#### Problem:
From the first line of the data below, repeat each line exactly until you reach the line with "LEAST_WEIGHT = 0.001"; include that line too.

#### Recorded data:
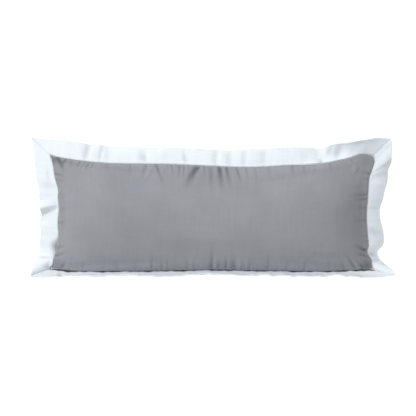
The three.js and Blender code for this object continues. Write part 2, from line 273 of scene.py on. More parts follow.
# %% Sew the panels together
bpy.ops.object.select_all(action="DESELECT")
face.select_set(True)
back.select_set(True)
bpy.context.view_layer.objects.active = face
bpy.ops.object.join()
cushion = bpy.context.object
bpy.ops.object.mode_set(mode="EDIT")
bpy.ops.mesh.select_mode(type="EDGE")
bpy.ops.mesh.select_all(action="DESELECT")
bpy.ops.mesh.select_non_manifold()
bpy.ops.mesh.bridge_edge_loops()
bpy.ops.object.mode_set(mode="OBJECT")
print("cushion:", len(cushion.data.polygons), "faces")

# %% [markdown]
# ## Filling it
# A seam is shorter than the cloth that was cut for it, because the thread draws it up. Next
# to it the panel has cloth to spare, which buckles into short puckers, while the middle is
# drawn smooth by the filling. Cloth simulation makes this from the same cause: the seam is
# pinned, a pressure fills the form, and a vertex group gives the cloth extra length that is
# largest at the seam and gone a hand's breadth away from it.

# %% A cloth simulation for the filling
SLACK = 0.03  # extra cloth at the seam, as a share of its length
TAUT = -0.004  # the middle is drawn a little tighter
PRESSURE = 2.2  # of the filling, in the simulation's own unit
FRAMES = 24
LEAST_WEIGHT = 0.001  # a point with less than this stays out of its vertex group


def vertex_group(piece, name, weights):
    group = piece.vertex_groups.new(name=name)
    for index, weight in enumerate(weights):
        if weight > LEAST_WEIGHT:
            group.add([index], float(weight), "ADD")


def fill_with_pressure(piece, pinned, slack):
    vertex_group(piece, "seam", pinned)
    vertex_group(piece, "slack", slack)
    cloth = piece.modifiers.new("filling", "CLOTH")
    cloth.collision_settings.use_collision = False
    cloth.point_cache.frame_end = FRAMES
    settings = cloth.settings
    settings.quality = 6
    settings.mass = 0.15
    settings.tension_stiffness = settings.compression_stiffness = 40
    settings.shear_stiffness = 10
    settings.bending_stiffness = 0.5
    settings.air_damping = 2
    settings.vertex_group_mass = "seam"
    settings.pin_stiffness = 50
    settings.vertex_group_shrink = "slack"
    settings.shrink_min = -TAUT
    settings.shrink_max = -SLACK
    settings.use_pressure = True
    settings.uniform_pressure_force = PRESSURE
    settings.effector_weights.gravity = 0
    scene = bpy.context.scene
    for number in range(1, FRAMES + 1):
        scene.frame_set(number)
    bpy.ops.object.modifier_apply(modifier=cloth.name)
    scene.frame_set(1)


# %% [markdown]
# Most of the steps from here on read and move many points at once. As one array, with a row
# for each point, numpy does that quickly. They also ask how far each point is from the seam.

# %% Read and move the points of a piece
def coordinates(piece):
    flat = np.empty(len(piece.data.vertices) * 3)
    piece.data.vertices.foreach_get("co", flat)
    return flat.reshape(-1, 3)


def move_to(piece, points):
    piece.data.vertices.foreach_set("co", points.ravel())
    piece.data.update()


def nearest_on_seam(points, dimensions=3):
    """For each point the nearest place on the seam, and how far away it is."""
    near = np.full(len(points), np.inf)
    feet = np.zeros((len(points), 3))
    line = np.vstack([seam, seam[:1]])
    for a, b in zip(line, line[1:]):
        step = b - a
        flat = step[:dimensions]
        share = np.clip((points[:, :dimensions] - a[:dimensions]) @ flat / (flat @ flat), 0, 1)
        foot = a + share[:, None] * step
        away = np.linalg.norm((points - foot)[:, :dimensions], axis=1)
        closer = away < near
        near[closer] = away[closer]
        feet[closer] = foot[closer]
    return feet, near


print("a point of the cushion:", coordinates(cushion)[0].round(3))

# %% [markdown]
# On its own the cloth would bulge out past the seam, as a balloon does. On the real pillow the
# flange keeps it in. Strips that collide with the cloth would do that too, but slowly and with
# snags, so the movement is limited afterwards: the nearer a point is to the seam, the less of
# its way outwards it keeps. The swell over the lower seam keeps the form that it had.

# %% Keep the filled cloth inside the seam
OUTWARD_LIMIT = 1.0 * MM  # how far a point at the seam may have moved outwards
ROOM_INWARDS = 0.15  # and how much further, for each millimetre that it lies further in
SWELL_HELD = 46 * MM  # the cloth is free to move again this far in from the swell's edge
POINTS_DOWN = 0.7  # the share of an outward direction from which on it is the lower seam's
TINY = 0.01 * MM  # shorter lengths than this count as none


def held_in(piece, before, feet):
    """Limit how far the cloth has moved outwards, and keep the swell over the lower seam."""
    moved = coordinates(piece) - before
    outwards = feet - before
    outwards[:, 2] = 0
    inside = np.sign((outwards * (feet - np.array(seam_centre))).sum(axis=1))
    distance = np.linalg.norm(outwards, axis=1)
    outwards *= (inside / np.maximum(distance, TINY))[:, None]
    distance *= inside
    went = (moved * outwards).sum(axis=1)
    room = OUTWARD_LIMIT + ROOM_INWARDS * np.maximum(distance, 0)
    held = np.where(went > 0, room * np.tanh(went / room), went)
    moved += (held - went)[:, None] * outwards
    freed = smooth((distance + SWELL) / SWELL_HELD)
    moved *= np.where(-outwards[:, 1] > POINTS_DOWN, freed, 1)[:, None]
    move_to(piece, before + moved)


# %% [markdown]
# Now the cushion can be filled. All the points at the seam are pinned, so it stays where the
# frame has it.

# %% Fill the cushion
AT_SEAM = 0.55 * RIM  # the panels' edges lie half the rim's height from the seam's middle
SLACK_START = 8 * MM  # up to here from the seam the cloth has all of its slack
SLACK_REACH = 62 * MM

before = coordinates(cushion)
seam_feet, inwards = nearest_on_seam(before, 2)
pinned = nearest_on_seam(before)[1] < AT_SEAM
spare = np.exp(-((np.maximum(inwards - SLACK_START, 0) / SLACK_REACH) ** 2))
fill_with_pressure(cushion, pinned, spare)
held_in(cushion, before, seam_feet)
moved = np.linalg.norm(coordinates(cushion) - before, axis=1)
print("cloth moved up to", round(moved.max() / MM, 1), "mm")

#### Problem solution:
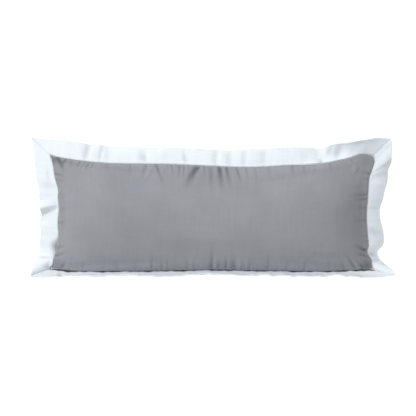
The three.js and Blender code for this object continues. Write part 2, from line 273 of scene.py on. More parts follow.
# %% Sew the panels together
bpy.ops.object.select_all(action="DESELECT")
face.select_set(True)
back.select_set(True)
bpy.context.view_layer.objects.active = face
bpy.ops.object.join()
cushion = bpy.context.object
bpy.ops.object.mode_set(mode="EDIT")
bpy.ops.mesh.select_mode(type="EDGE")
bpy.ops.mesh.select_all(action="DESELECT")
bpy.ops.mesh.select_non_manifold()
bpy.ops.mesh.bridge_edge_loops()
bpy.ops.object.mode_set(mode="OBJECT")
print("cushion:", len(cushion.data.polygons), "faces")

# %% [markdown]
# ## Filling it
# A seam is shorter than the cloth that was cut for it, because the thread draws it up. Next
# to it the panel has cloth to spare, which buckles into short puckers, while the middle is
# drawn smooth by the filling. Cloth simulation makes this from the same cause: the seam is
# pinned, a pressure fills the form, and a vertex group gives the cloth extra length that is
# largest at the seam and gone a hand's breadth away from it.

# %% A cloth simulation for the filling
SLACK = 0.03  # extra cloth at the seam, as a share of its length
TAUT = -0.004  # the middle is drawn a little tighter
PRESSURE = 2.2  # of the filling, in the simulation's own unit
FRAMES = 24
LEAST_WEIGHT = 0.001  # a point with less than this stays out of its vertex group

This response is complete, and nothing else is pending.